Now I wasn’t sure at all about those bound hands. The conversation continued. We knew what we didn’t want—stock images of lighthouses, for one. And windswept beaches, or any surf-and-turf landscape. We also gradually decided we weren’t into water, mirrors, or refracted light, or close-ups of girls’ faces—though some of these were quite haunting, none were quite “it.” We wanted an intimate sense of the main character’s delusion, but I’d come to understand that Jamie Atkinson’s spiral-down also needed a deft touch.

When I first downloaded the jacket that we ultimately selected, I liked it okay, but it wasn’t a thrill. A sepia, shadowy outline of a girl standing and staring through a scrim, touching it—yes, there was atmosphere, but maybe not enough. The magic happened, however, when the image was rotated sideways. Now the girl could not possibly be standing, her uplifted arms marking her ascent. On the horizontal, she is trapped, she is passive and, possibly, unreal. It made all the difference.

The journey to this jacket enthralled me, and reminded me that my own interpretation is not necessarily the definitive visual read. Bound hands and ropes would have been too harsh for what this story is—a suspenseful gothic, but nuanced, with romance and beaches and twisted bed sheets. When I see the final image, I’m also reminded of the importance of the process, and the value of the dialogue. And how glad I am that we didn’t go with a lighthouse.


Thank you so much for stopping by, Adele! Yikes, yes, after seeing that sexy bedroom photo I think bound hands might have given off the wrong impression! It's funny how something as simple as turning a photo on its side can create a completely different atmosphere. The first version of the final photo makes the girl look much more assured and like she's on solid footing. That subtle tweak of turning the picture has the effect of kicking the girl's feet out from under her and makes her much more vulnerable as a result.

And I'm so glad you didn't go with lighthouses, too!

What about you, readers? How did you like seeing the process of selecting a cover? What images would you have thought of based on the jacket description? Which cover do you like the best?  

Click here for more posts from Adele Griffin week!

Click here for a chance to win Tighter and more books by Adele Griffin!



  1. It's so cool to learn about the thought that goes into a cover. I really to like the restriction implied by the hands in this cover.

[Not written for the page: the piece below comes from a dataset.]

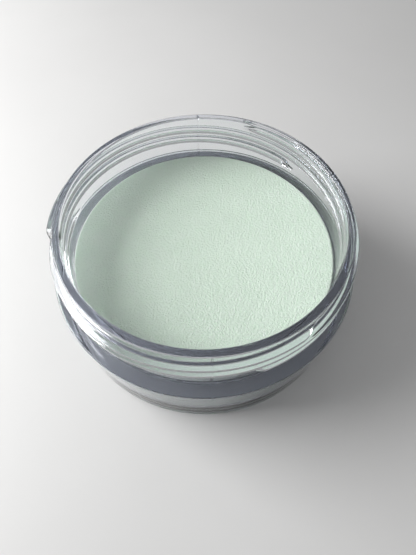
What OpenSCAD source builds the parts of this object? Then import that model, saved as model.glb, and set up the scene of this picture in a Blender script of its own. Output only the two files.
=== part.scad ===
// Shaving soap puck in its open, clear, screw-neck jar.
// The jar stands on z = 0 with its axis on Z.

/* [Jar] */
// Height of the jar, from the table to the rim
jar_h = 38; // [34:0.5:60]
// Outer radius of the neck
neck_r = 40; // [34:0.5:44]
// Wall of the neck
neck_wall = 2.1; // [1.8:0.1:3]
// Height of the neck, from the shoulder to the rim
neck_h = 17; // [14:0.1:20]
// How far the shoulder ring stands out from the neck
ring_out = 4.1; // [3:0.1:6]
// Height of the shoulder ring's side
ring_h = 1.4; // [1:0.1:5]
// How far the shoulder ring stands out from the body below it
ring_step = 0.5; // [0.5:0.1:2.5]
// How much the body narrows from the ring to the foot
body_draft = 0.8; // [0:0.1:1.5]
// Thickness of the jar's floor
floor_t = 2.6; // [2:0.1:5]

/* [Neck thread] */
// Number of separate thread ridges
starts = 3; // [1:1:3]
// Drop of a ridge in one full turn
lead = 11.2; // [10:0.1:13]
// Angle that each ridge covers
thread_turn = 270; // [180:5:300]
// How far a ridge stands out from the neck
thread_h = 2; // [1:0.1:2.4]
// Width of a ridge at its root
thread_root_w = 2.2; // [2:0.1:3.2]
// Width of a ridge at its crest
thread_crest_w = 1.1; // [0.5:0.1:1.5]
// Depth of the ridges' upper ends below the rim
thread_top = 2.5; // [2:0.1:3.5]
// Clockwise angle from +Y to the first ridge's upper end
thread_first = 17; // [0:1:119]
// Clockwise angle from +Y to the mould's split line
split_at = -3; // [-90:1:90]

/* [Soap puck] */
// Depth of the soap's face below the rim
soap_depth = 15.2; // [15:0.1:20]
// Gap that the soap leaves as it dries and shrinks
soap_gap = 0.15; // [0.1:0.05:0.6]
// Round of the soap's upper edge
soap_edge_r = 0.3; // [0.2:0.1:2]
// How far the soap's face sinks towards its middle
soap_dish = 2.2; // [0:0.1:3]

/* [Hidden] */

// Radii and heights that follow from the driving dimensions.
mouth_r = neck_r - neck_wall;
ring_r = neck_r + ring_out;
body_r = ring_r - ring_step;
foot_r = body_r - body_draft;
shoulder_z = jar_h - neck_h;
ring_z = shoulder_z - ring_h;
soap_z = jar_h - soap_depth;

// The mouth is a true cylinder down to just above the soap. Below that the cavity has draft.
mouth_gap = 0.8;
mouth_z = soap_z + mouth_gap;
cavity_draft = 0.6;
cavity_r = mouth_r - cavity_draft;
cavity_corner_r = 3.5;

// Small rounds of the moulding.
rim_round = 0.4;
ring_round = 0.4;
neck_fillet = 0.6;
foot_round = 0.5;

// Hollow of the foot, and the gate mark in its middle.
foot_land_w = 6.5;
foot_hollow_h = 0.6;
foot_hollow_r = foot_r - foot_round - foot_land_w - foot_hollow_h;
gate_r = 1.5;
gate_h = 0.3;

// Ridges that the mould's two neck slides leave.
split_w = 0.5;
split_out = 0.2;

// The soap lies this far off the jar's floor, so that the two stay separate solids.
soap_lift = 0.1;

round_fn = 180;
thread_step = 5;
thread_run = 5;
thread_bite = 0.8;

// Points of an arc about (x, z), from angle a to angle b.
function arc(x, z, r, a, b, steps = 5) =
    [for (i = [0:steps]) let (t = a + (b - a) * i / steps) [x + r * cos(t), z + r * sin(t)]];

// Outline of the jar from its foot up the outside, over the rim and down the cavity.
jar_outline = concat(
    [[0, foot_hollow_h], [foot_hollow_r, foot_hollow_h], [foot_hollow_r + foot_hollow_h, 0]],
    arc(foot_r - foot_round, foot_round, foot_round, -90, 0),
    [[body_r, ring_z]],
    arc(ring_r - ring_round, ring_z + ring_round, ring_round, -90, 0),
    arc(ring_r - ring_round, shoulder_z - ring_round, ring_round, 0, 90),
    arc(neck_r + neck_fillet, shoulder_z + neck_fillet, neck_fillet, 270, 180),
    arc(neck_r - rim_round, jar_h - rim_round, rim_round, 0, 90),
    arc(mouth_r + rim_round, jar_h - rim_round, rim_round, 90, 180),
    [[mouth_r, mouth_z]],
    arc(cavity_r - cavity_corner_r, floor_t + cavity_corner_r, cavity_corner_r, 0, -90, 8),
    [[0, floor_t]]
);

// Outline of the soap, which is cast in the cavity and has shrunk from its wall.
soap_corner_r = cavity_corner_r - soap_gap;
soap_floor_z = floor_t + soap_lift;
soap_foot_r = cavity_r - soap_gap;
// Steps from the rim of the soap's shallow dish to its middle.
dish_steps = 12;
// Share of the cavity's draft that the soap's face reaches.
soap_rise = (soap_z - floor_t - cavity_corner_r) / (mouth_z - floor_t - cavity_corner_r);
soap_r = soap_foot_r + cavity_draft * soap_rise;
soap_outline = concat(
    [[0, soap_floor_z]],
    arc(soap_foot_r - soap_corner_r, soap_floor_z + soap_corner_r, soap_corner_r, -90, 0, 8),
    arc(soap_r - soap_edge_r, soap_z - soap_edge_r, soap_edge_r, 0, 90),
    [for (i = [dish_steps - 1:-1:0]) let (share = i / dish_steps)
        [(soap_r - soap_edge_r) * share, soap_z - soap_dish * (1 - share * share)]]
);

// How far a ridge has risen from the neck at angle a from its upper end, from 0 to 1.
function thread_rise(a) = min(1, max(0.02, a / thread_run), max(0.02, (thread_turn - a) / thread_run));

// One cross-section of a ridge, standing out along X, at angle a from its upper end.
function thread_ring(a) =
    let (
        z = jar_h - thread_top - lead * a / 360,
        rise = thread_rise(a),
        flank = (thread_root_w - thread_crest_w) / 2 / thread_h,
        half = (thread_root_w - thread_crest_w * (1 - rise)) / 2,
        top = thread_h * rise,
        crest = half - flank * top,
        root = half + flank * thread_bite
    )
    [for (p = [[-thread_bite, -root], [top, -crest], [top, crest], [-thread_bite, root]])
        [(neck_r + p[0]) * sin(a), (neck_r + p[0]) * cos(a), z + p[1]]];

// One ridge, as a sweep of its cross-section down the neck, clockwise from +Y.
module thread_ridge() {
    steps = thread_turn / thread_step;
    sides = 4;
    points = [for (i = [0:steps]) each thread_ring(i * thread_step)];
    sleeve = [for (i = [0:steps - 1]) for (j = [0:sides - 1])
        let (a = i * sides + j, b = i * sides + (j + 1) % sides)
        each [[a, b + sides, b], [a, a + sides, b + sides]]];
    first = [for (j = [1:sides - 2]) [0, j, j + 1]];
    last = [for (j = [1:sides - 2]) [steps * sides, steps * sides + j + 1, steps * sides + j]];
    polyhedron(points, concat(sleeve, first, last));
}

module thread() {
    for (i = [0:starts - 1]) rotate(-thread_first - i * 360 / starts) thread_ridge();
}

// The two upright ridges on the neck and on the shoulder ring, where the mould's slides meet.
module split_line() {
    for (turn = [0, 180]) rotate(turn - split_at) {
        translate([-split_w / 2, neck_r - thread_bite, shoulder_z])
            cube([split_w, thread_bite + split_out, neck_h - rim_round]);
        translate([-split_w / 2, ring_r - thread_bite, ring_z + ring_round])
            cube([split_w, thread_bite + split_out, ring_h - 2 * ring_round]);
    }
}

// Clear moulded jar: foot, body, shoulder ring, threaded neck and rim in one piece.
module jar() {
    color([0.86, 0.9, 0.92, 0.35]) union() {
        rotate_extrude($fn = round_fn) polygon(jar_outline);
        thread();
        split_line();
        translate([0, 0, foot_hollow_h - gate_h]) cylinder(r = gate_r, h = 2 * gate_h, $fn = 48);
    }
}

// Hard mint-green soap, a loose round cake that lifts out of the jar.
module soap_puck() {
    color([0.78, 0.86, 0.79]) rotate_extrude($fn = round_fn) polygon(soap_outline);
}

jar();
soap_puck();
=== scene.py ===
"""A shaving soap puck in its open, clear screw-neck jar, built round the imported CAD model."""

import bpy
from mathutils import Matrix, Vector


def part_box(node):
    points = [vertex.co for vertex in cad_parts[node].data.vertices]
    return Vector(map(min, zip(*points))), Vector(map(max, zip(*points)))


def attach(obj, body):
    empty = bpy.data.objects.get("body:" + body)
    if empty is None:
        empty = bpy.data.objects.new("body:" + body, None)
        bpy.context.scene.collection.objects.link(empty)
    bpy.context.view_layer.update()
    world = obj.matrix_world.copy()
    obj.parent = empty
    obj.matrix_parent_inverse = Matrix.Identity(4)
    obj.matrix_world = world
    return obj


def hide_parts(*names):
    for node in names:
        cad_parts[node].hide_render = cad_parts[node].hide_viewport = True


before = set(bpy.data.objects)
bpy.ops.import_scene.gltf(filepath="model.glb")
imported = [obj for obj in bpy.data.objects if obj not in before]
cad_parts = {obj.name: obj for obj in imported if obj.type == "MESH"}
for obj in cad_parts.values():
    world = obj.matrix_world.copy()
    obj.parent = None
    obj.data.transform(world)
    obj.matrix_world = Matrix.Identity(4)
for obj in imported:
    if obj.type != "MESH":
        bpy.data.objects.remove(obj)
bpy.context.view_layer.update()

import math

import bmesh
import bpy
from mathutils import Vector, noise

MM = 0.001

# ---- sizes in millimetres, as in the CAD model except where a comment says otherwise ------------
jar_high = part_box("jar")[1]
soap_low, soap_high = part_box("soap_puck")
JAR_H = jar_high.z / MM
NECK_R = 40.0
NECK_WALL = 2.1
NECK_H = 17.0
RING_OUT = 4.1
RING_H = 1.4
RING_STEP = 0.5
BODY_DRAFT = 0.8
FLOOR_T = 2.6
MOUTH_GAP = 0.8
CAVITY_DRAFT = 0.6
MOUTH_R = NECK_R - NECK_WALL
RING_R = NECK_R + RING_OUT
BODY_R = RING_R - RING_STEP
FOOT_R = BODY_R - BODY_DRAFT
SHOULDER_Z = JAR_H - NECK_H
RING_Z = SHOULDER_Z - RING_H
MOUTH_Z = soap_high.z / MM + MOUTH_GAP
CAVITY_R = MOUTH_R - CAVITY_DRAFT
CAVITY_CORNER = 3.5
RIM_ROUND = 0.4
RING_ROUND = 0.4
NECK_FILLET = 0.6
FOOT_ROUND = 0.5
FOOT_LAND_W = 6.5
FOOT_HOLLOW_H = 0.6
FOOT_HOLLOW_R = FOOT_R - FOOT_ROUND - FOOT_LAND_W - FOOT_HOLLOW_H
GATE_R = 1.5
GATE_H = 0.3
STEP_FILLET = 0.15
HOLLOW_TOP_ROUND = 0.5
HOLLOW_LOW_ROUND = 0.2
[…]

I also liked the double exposed picture of the girl in the blue dress.

  2. Hi :)
    Thank you for the wonderful post on the creation of the cover for TIGHTER. The turning of the picture vertical to horizontal really does make it much better!
    All the best,
    PS - Congratulations on your Release Day for Tighter!

  3. Such a great post.
    I actually kind imagine this book having a different jacket, even after reading the whole process - which always amazes me, I can't even begin to imagine how you go about coming up with a cover concept.

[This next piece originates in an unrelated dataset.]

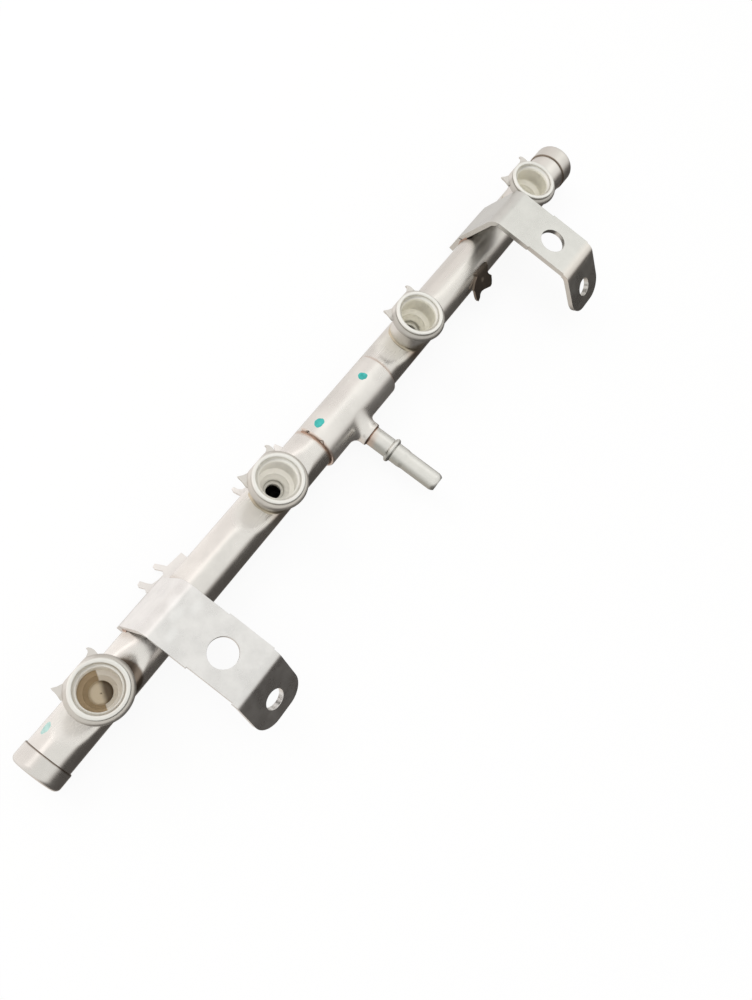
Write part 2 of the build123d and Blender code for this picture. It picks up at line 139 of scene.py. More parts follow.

    It is an awesome cover.

  4. I really enjoyed this post. How they ideas come reality!

  5. Alison, I agree about the restriction with the hands. It’s not ropes, but I think it really does capture that feeling of constriction. I think I’d scream my head off if I saw that girl in the blue dress in real life.

    RK Charron, Thanks for following! I hope you enjoy your time here :) I think it’s so cool how something as simple as turning the picture can make such a big change.

    Alex, I can’t imagine going through the process either. I’m so critical of covers, but I doubt I’d be very good at coming up with one. :P

    Yiota, Me too! I’m so glad you enjoyed it :)

  6. Wow! That's so interesting that the cover process took all that work and decision-making! The cover looks amazing turned sideways, and I hadn't even realized that the girl was simply placing her hands on the sheet. When I saw the final cover I thought she was pushing to get out and was trapped. What a difference it all made in the end! What a fun guest post, and I loved the behind-the-scenes look!

  7. I love hearing about the process to getting the right cover and I thing that's a scary cover. She looks like she's trapped in a cocoon. It's very eerie and yes, I just ordered it.


  8. It's really interesting to see how much work goes into making those nice jacket covers. I'm glad they didn't choose to go with the bedroom photo because it would make me think that the novel isn't YA.

  9. T. B., Isn’t it interesting? I’m so glad you enjoyed it! It really does amaze me how different a picture can look when you just turn it on its side.

    Heather, I hope you enjoy it as much as I did! The idea of being trapped in a cocoon totally creeps me out!

    A Canadian Girl, I agree, I think the bedroom photo makes it look a lot more adult. Something about relationships, not ghosts.

  10. This interview was absolutely AMAZING! And a ton of people were spreading the tweet on Twitter (inc. me)

    I loved seeing the step by step process. What the author thought, what the pub. thought, the outcome, etc. The final product looks great!

    Thanks for doing such a fantastic review!

  11. A Backwards Story, Oh wow, so that’s where all the Twitter hits are coming from! I’m very out of the loop when it comes to Twitter, so thank you so much for spreading the tweet for me! :D I really appreciate it. This really was a fascinating cover journey. I hope I get to hear more cover journey stories.

  12. I just joined Twitter recently, but I'm learning a lot about it! And it's brought new relationships with bloggers, publishers, and authors. You might want to look into it! Story Siren recently did a post on how to feedburn your blog links straight to Twitter...and then people "re-tweet" them and more people see your links!

  13. A Backwards Story, You just joined? You seem like a Twitter pro! I’ve considered looking into it because I’m sure it really would help bring traffic to my blog, but I’m a little too overwhelmed with life right now. Maybe in the future :) (and then I’m so coming to you to help me learn the ropes!)